Do this - Start at the line containing "# Circuit board: a" and stop at the line containing "bpy.data.objects.remove(obj)"; copy those lines exactly, both ends included, and no others.

Source data -

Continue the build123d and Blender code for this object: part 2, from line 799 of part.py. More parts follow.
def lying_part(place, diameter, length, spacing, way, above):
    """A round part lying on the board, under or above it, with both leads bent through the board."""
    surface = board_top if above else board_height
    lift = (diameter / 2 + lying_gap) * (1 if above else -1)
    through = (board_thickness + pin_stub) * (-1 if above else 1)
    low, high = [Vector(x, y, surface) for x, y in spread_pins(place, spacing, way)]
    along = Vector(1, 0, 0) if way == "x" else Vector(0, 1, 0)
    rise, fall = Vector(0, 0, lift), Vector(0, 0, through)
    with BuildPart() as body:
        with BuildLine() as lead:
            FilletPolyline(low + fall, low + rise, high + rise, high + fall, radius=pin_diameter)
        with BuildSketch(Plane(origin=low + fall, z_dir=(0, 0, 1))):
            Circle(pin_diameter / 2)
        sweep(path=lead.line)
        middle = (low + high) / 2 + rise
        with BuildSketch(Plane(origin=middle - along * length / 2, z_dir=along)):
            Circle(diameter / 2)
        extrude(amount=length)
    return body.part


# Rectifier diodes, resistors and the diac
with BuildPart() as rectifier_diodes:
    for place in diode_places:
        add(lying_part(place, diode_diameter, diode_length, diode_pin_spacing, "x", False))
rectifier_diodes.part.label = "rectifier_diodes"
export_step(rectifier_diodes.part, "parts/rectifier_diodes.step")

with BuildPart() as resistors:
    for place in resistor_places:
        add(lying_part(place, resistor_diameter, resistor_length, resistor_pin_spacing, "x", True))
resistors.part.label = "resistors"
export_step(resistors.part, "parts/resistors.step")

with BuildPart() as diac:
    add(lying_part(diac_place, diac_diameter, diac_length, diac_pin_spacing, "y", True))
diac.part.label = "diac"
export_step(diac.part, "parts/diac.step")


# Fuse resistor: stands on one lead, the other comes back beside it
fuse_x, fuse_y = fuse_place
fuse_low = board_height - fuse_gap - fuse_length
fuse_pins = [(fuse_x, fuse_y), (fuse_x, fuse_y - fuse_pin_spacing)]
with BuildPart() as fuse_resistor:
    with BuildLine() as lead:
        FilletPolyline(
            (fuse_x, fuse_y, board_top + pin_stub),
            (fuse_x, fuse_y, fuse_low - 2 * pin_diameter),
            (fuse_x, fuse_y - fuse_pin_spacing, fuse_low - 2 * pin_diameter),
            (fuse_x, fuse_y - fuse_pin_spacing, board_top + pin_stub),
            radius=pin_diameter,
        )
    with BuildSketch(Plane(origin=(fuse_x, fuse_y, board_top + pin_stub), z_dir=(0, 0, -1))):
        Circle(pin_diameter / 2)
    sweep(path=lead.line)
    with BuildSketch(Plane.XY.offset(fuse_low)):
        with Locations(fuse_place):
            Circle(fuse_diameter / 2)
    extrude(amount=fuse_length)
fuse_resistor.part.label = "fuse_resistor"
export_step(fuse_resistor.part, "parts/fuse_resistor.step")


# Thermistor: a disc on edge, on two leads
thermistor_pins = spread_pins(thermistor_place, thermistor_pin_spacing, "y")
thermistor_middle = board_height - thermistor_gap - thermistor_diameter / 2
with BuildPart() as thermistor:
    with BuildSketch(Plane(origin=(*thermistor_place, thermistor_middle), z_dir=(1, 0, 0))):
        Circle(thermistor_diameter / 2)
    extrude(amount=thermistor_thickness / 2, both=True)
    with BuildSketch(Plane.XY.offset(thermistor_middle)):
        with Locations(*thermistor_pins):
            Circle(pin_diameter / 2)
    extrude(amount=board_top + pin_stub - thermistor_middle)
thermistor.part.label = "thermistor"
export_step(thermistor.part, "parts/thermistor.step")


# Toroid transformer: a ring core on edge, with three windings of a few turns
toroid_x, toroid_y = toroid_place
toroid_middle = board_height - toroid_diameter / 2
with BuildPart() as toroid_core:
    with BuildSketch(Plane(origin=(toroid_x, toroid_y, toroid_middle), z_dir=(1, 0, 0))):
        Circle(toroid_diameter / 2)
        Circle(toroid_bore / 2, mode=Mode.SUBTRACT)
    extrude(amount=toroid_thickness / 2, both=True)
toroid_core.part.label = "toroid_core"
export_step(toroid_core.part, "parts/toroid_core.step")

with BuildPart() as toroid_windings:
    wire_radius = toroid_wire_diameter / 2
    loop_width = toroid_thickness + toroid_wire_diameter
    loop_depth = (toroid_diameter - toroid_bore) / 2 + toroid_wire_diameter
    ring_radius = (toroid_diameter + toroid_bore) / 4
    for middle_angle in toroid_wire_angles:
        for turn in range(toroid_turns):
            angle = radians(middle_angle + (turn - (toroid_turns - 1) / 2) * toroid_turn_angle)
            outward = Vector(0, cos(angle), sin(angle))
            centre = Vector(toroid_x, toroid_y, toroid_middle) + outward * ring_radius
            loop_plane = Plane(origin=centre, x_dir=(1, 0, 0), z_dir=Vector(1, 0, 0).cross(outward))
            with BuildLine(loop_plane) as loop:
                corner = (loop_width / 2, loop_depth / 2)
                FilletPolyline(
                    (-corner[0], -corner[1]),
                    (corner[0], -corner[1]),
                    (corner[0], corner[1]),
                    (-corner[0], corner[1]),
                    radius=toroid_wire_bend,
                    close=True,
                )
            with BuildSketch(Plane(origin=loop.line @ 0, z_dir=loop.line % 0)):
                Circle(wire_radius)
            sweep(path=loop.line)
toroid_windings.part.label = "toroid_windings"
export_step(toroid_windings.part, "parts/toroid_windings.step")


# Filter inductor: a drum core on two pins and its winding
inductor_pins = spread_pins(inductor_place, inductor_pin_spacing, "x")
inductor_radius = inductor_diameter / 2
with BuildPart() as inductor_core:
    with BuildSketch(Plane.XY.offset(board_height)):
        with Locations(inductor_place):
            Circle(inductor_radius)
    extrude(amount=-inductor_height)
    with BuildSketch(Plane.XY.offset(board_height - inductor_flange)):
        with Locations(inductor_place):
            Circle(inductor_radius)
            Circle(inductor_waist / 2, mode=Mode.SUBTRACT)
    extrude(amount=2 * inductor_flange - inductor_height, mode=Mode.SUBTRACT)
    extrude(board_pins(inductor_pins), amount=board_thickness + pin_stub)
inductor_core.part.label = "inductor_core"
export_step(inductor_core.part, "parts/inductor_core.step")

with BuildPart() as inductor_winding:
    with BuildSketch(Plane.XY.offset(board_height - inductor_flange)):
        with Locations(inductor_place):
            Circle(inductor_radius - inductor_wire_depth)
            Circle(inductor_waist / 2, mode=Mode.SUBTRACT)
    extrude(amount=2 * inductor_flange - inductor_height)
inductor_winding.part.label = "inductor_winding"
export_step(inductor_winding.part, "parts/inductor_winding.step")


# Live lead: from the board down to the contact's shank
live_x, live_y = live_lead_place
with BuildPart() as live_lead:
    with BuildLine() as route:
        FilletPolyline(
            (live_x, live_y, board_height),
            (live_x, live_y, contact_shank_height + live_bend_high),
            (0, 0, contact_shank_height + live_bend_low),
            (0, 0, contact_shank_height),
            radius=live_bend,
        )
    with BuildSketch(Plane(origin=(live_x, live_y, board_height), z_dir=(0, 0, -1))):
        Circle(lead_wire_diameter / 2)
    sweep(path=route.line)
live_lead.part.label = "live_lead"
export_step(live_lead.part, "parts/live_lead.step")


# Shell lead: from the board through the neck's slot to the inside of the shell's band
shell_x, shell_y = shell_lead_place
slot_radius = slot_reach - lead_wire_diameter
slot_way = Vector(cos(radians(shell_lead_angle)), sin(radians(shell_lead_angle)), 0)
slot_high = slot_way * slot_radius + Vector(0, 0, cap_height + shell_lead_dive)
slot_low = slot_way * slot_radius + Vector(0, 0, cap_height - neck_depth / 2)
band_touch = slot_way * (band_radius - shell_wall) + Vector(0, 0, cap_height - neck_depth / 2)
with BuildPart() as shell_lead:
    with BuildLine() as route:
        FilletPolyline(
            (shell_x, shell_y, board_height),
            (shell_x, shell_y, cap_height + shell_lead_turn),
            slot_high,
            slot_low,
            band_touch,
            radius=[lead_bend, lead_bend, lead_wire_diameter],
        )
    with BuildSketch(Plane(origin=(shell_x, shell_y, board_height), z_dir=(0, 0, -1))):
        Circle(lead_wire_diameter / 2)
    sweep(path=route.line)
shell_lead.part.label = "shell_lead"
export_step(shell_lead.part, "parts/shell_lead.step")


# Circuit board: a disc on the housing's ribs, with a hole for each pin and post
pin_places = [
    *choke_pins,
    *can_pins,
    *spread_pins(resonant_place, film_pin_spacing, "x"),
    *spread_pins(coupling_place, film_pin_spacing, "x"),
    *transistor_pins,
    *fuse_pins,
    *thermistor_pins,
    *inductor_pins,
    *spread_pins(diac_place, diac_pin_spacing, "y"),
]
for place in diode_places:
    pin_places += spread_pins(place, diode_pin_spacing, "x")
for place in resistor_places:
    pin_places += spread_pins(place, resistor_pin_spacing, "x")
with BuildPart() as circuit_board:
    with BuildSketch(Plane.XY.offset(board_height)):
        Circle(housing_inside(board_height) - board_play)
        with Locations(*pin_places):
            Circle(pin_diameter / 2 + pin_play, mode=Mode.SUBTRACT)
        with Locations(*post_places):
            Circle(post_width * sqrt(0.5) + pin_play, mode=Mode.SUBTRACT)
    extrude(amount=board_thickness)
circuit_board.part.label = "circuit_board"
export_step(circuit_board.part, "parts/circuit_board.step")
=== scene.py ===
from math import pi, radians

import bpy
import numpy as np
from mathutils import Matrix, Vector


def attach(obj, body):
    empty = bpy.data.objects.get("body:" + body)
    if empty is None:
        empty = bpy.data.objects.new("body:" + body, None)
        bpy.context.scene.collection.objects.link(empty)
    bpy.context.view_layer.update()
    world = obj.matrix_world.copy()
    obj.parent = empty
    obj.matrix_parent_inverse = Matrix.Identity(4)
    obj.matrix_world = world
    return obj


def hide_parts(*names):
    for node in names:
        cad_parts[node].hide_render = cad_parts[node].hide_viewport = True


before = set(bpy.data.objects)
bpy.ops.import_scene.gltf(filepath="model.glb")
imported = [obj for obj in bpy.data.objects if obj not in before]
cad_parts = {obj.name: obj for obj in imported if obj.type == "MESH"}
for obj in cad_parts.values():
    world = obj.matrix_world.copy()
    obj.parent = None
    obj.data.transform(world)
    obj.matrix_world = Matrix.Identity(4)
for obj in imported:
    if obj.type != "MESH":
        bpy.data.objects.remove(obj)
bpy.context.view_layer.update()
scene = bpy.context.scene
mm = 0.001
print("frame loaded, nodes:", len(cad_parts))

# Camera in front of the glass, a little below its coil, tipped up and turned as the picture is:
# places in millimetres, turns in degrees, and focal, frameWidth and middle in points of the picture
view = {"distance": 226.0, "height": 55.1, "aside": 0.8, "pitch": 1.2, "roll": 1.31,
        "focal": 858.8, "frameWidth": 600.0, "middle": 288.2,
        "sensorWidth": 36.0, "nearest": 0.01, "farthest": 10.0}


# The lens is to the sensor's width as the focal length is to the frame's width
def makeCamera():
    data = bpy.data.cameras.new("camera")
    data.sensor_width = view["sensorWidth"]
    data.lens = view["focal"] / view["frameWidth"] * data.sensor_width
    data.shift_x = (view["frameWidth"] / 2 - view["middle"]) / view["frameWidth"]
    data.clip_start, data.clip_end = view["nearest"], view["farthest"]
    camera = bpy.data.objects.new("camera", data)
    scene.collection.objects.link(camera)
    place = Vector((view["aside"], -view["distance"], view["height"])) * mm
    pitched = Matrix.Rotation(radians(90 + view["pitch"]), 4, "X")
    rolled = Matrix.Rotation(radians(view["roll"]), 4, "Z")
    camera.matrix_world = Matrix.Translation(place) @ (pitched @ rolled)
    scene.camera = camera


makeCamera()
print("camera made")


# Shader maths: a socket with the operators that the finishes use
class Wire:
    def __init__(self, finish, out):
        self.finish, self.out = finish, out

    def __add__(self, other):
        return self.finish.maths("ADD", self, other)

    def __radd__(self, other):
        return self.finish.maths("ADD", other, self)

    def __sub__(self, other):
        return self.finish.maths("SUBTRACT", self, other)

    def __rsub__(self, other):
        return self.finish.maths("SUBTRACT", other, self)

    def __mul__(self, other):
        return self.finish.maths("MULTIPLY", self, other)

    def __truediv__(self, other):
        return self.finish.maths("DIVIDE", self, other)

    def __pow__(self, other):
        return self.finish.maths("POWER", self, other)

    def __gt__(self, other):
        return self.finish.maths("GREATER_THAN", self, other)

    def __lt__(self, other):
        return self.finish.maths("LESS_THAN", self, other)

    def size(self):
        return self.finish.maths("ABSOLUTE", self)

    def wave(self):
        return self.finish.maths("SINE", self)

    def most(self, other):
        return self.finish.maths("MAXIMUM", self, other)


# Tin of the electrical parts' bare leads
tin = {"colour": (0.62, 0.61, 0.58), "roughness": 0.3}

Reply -
# Circuit board: a disc on the housing's ribs, with a hole for each pin and post
pin_places = [
    *choke_pins,
    *can_pins,
    *spread_pins(resonant_place, film_pin_spacing, "x"),
    *spread_pins(coupling_place, film_pin_spacing, "x"),
    *transistor_pins,
    *fuse_pins,
    *thermistor_pins,
    *inductor_pins,
    *spread_pins(diac_place, diac_pin_spacing, "y"),
]
for place in diode_places:
    pin_places += spread_pins(place, diode_pin_spacing, "x")
for place in resistor_places:
    pin_places += spread_pins(place, resistor_pin_spacing, "x")
with BuildPart() as circuit_board:
    with BuildSketch(Plane.XY.offset(board_height)):
        Circle(housing_inside(board_height) - board_play)
        with Locations(*pin_places):
            Circle(pin_diameter / 2 + pin_play, mode=Mode.SUBTRACT)
        with Locations(*post_places):
            Circle(post_width * sqrt(0.5) + pin_play, mode=Mode.SUBTRACT)
    extrude(amount=board_thickness)
circuit_board.part.label = "circuit_board"
export_step(circuit_board.part, "parts/circuit_board.step")
=== scene.py ===
from math import pi, radians

import bpy
import numpy as np
from mathutils import Matrix, Vector


def attach(obj, body):
    empty = bpy.data.objects.get("body:" + body)
    if empty is None:
        empty = bpy.data.objects.new("body:" + body, None)
        bpy.context.scene.collection.objects.link(empty)
    bpy.context.view_layer.update()
    world = obj.matrix_world.copy()
    obj.parent = empty
    obj.matrix_parent_inverse = Matrix.Identity(4)
    obj.matrix_world = world
    return obj


def hide_parts(*names):
    for node in names:
        cad_parts[node].hide_render = cad_parts[node].hide_viewport = True


before = set(bpy.data.objects)
bpy.ops.import_scene.gltf(filepath="model.glb")
imported = [obj for obj in bpy.data.objects if obj not in before]
cad_parts = {obj.name: obj for obj in imported if obj.type == "MESH"}
for obj in cad_parts.values():
    world = obj.matrix_world.copy()
    obj.parent = None
    obj.data.transform(world)
    obj.matrix_world = Matrix.Identity(4)
for obj in imported:
    if obj.type != "MESH":
        bpy.data.objects.remove(obj)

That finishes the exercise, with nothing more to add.